### MATERIAL SUPPLIED
>> Start

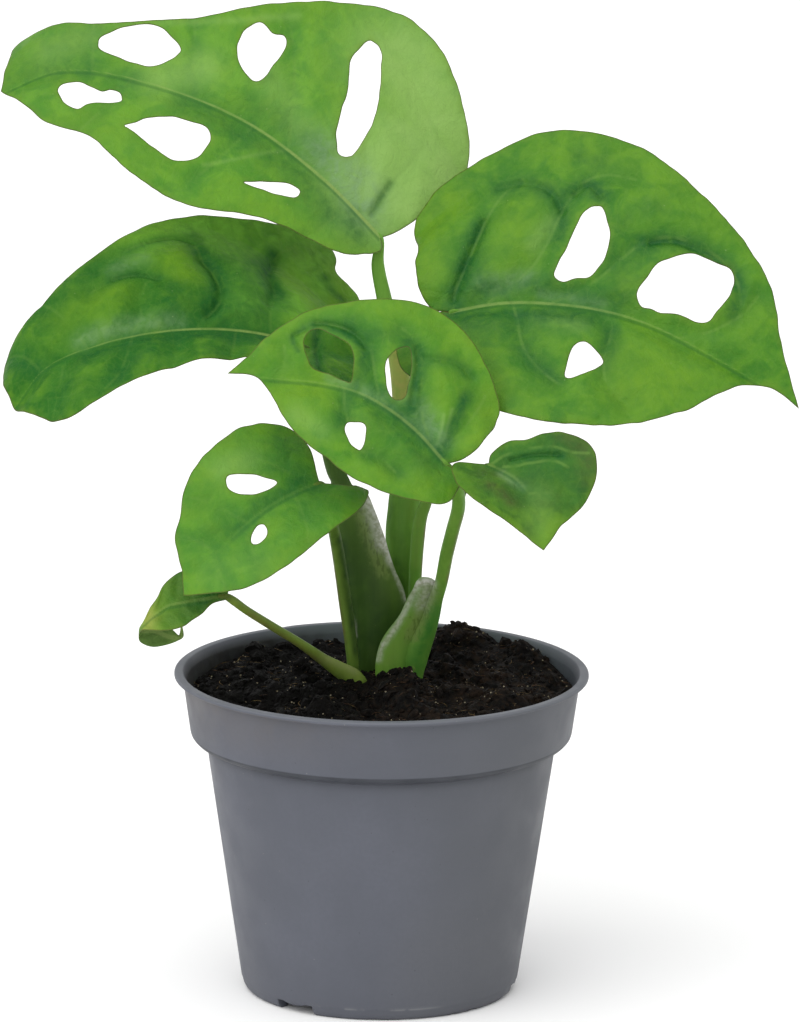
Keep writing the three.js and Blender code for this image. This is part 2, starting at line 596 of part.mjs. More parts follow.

>> End
>> Start

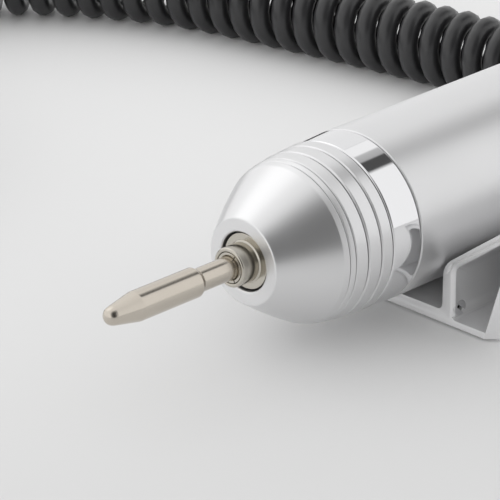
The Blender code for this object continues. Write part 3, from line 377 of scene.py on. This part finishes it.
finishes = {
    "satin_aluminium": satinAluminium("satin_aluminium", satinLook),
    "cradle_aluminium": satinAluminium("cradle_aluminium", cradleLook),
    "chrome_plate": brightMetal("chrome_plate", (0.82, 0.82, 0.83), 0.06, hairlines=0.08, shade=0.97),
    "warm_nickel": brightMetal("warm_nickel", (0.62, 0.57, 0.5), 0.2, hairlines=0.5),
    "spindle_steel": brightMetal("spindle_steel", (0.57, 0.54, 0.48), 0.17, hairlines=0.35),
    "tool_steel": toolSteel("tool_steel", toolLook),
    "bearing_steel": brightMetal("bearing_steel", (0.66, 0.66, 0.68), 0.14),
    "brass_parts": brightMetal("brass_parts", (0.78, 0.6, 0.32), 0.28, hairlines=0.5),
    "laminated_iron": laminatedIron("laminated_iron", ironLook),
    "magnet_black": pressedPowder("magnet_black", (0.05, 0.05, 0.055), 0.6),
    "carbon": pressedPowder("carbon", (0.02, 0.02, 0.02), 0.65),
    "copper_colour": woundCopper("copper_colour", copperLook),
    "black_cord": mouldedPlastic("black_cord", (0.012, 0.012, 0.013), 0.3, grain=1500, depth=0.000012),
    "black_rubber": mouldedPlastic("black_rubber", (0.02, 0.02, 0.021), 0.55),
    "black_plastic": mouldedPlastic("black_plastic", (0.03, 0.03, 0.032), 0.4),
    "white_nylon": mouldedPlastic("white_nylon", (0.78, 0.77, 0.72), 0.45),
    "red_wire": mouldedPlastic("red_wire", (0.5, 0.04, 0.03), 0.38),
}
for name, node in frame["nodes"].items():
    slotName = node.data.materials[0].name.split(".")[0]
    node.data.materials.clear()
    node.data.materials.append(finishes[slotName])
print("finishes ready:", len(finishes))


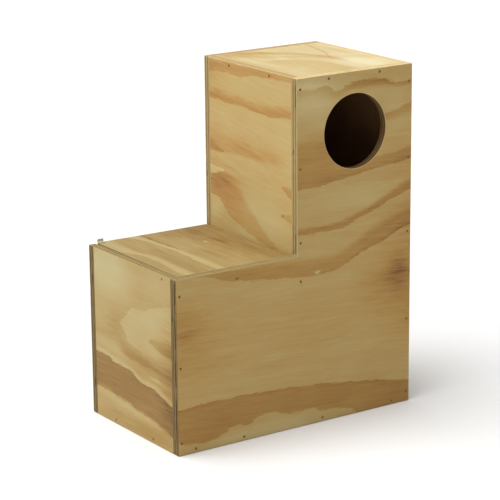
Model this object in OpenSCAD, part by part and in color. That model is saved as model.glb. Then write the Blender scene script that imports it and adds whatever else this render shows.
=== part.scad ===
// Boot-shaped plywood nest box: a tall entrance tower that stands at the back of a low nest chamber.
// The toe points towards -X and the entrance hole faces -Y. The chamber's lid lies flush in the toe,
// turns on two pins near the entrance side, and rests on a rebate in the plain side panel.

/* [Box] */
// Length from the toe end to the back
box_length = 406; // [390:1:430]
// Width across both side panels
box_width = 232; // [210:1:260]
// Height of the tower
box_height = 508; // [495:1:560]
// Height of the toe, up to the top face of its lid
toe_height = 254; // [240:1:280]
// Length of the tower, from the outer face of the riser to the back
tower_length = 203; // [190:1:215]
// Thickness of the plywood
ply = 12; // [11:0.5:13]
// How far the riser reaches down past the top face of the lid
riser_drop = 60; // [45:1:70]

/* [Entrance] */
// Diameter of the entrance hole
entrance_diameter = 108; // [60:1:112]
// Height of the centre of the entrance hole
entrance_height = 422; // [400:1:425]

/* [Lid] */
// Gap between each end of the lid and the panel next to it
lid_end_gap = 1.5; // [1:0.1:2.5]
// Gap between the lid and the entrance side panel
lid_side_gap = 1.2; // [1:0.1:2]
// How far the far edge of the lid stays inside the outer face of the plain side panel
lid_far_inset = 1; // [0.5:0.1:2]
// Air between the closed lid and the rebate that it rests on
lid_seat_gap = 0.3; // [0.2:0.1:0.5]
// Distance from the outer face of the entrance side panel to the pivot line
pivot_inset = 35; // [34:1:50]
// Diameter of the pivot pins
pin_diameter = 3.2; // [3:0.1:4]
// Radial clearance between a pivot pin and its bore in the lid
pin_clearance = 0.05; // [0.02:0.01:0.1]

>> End

### EXERCISE DESCRIPTION
Make an exact transcription of the lines from the line with "Model this object" through the line with "pin_clearance = 0.05; // [0.02:0.01:0.1]", inclusive, omitting all others.

### ANSWER TO THE TASK
Model this object in OpenSCAD, part by part and in color. That model is saved as model.glb. Then write the Blender scene script that imports it and adds whatever else this render shows.
=== part.scad ===
// Boot-shaped plywood nest box: a tall entrance tower that stands at the back of a low nest chamber.
// The toe points towards -X and the entrance hole faces -Y. The chamber's lid lies flush in the toe,
// turns on two pins near the entrance side, and rests on a rebate in the plain side panel.

/* [Box] */
// Length from the toe end to the back
box_length = 406; // [390:1:430]
// Width across both side panels
box_width = 232; // [210:1:260]
// Height of the tower
box_height = 508; // [495:1:560]
// Height of the toe, up to the top face of its lid
toe_height = 254; // [240:1:280]
// Length of the tower, from the outer face of the riser to the back
tower_length = 203; // [190:1:215]
// Thickness of the plywood
ply = 12; // [11:0.5:13]
// How far the riser reaches down past the top face of the lid
riser_drop = 60; // [45:1:70]

/* [Entrance] */
// Diameter of the entrance hole
entrance_diameter = 108; // [60:1:112]
// Height of the centre of the entrance hole
entrance_height = 422; // [400:1:425]

/* [Lid] */
// Gap between each end of the lid and the panel next to it
lid_end_gap = 1.5; // [1:0.1:2.5]
// Gap between the lid and the entrance side panel
lid_side_gap = 1.2; // [1:0.1:2]
// How far the far edge of the lid stays inside the outer face of the plain side panel
lid_far_inset = 1; // [0.5:0.1:2]
// Air between the closed lid and the rebate that it rests on
lid_seat_gap = 0.3; // [0.2:0.1:0.5]
// Distance from the outer face of the entrance side panel to the pivot line
pivot_inset = 35; // [34:1:50]
// Diameter of the pivot pins
pin_diameter = 3.2; // [3:0.1:4]
// Radial clearance between a pivot pin and its bore in the lid
pin_clearance = 0.05; // [0.02:0.01:0.1]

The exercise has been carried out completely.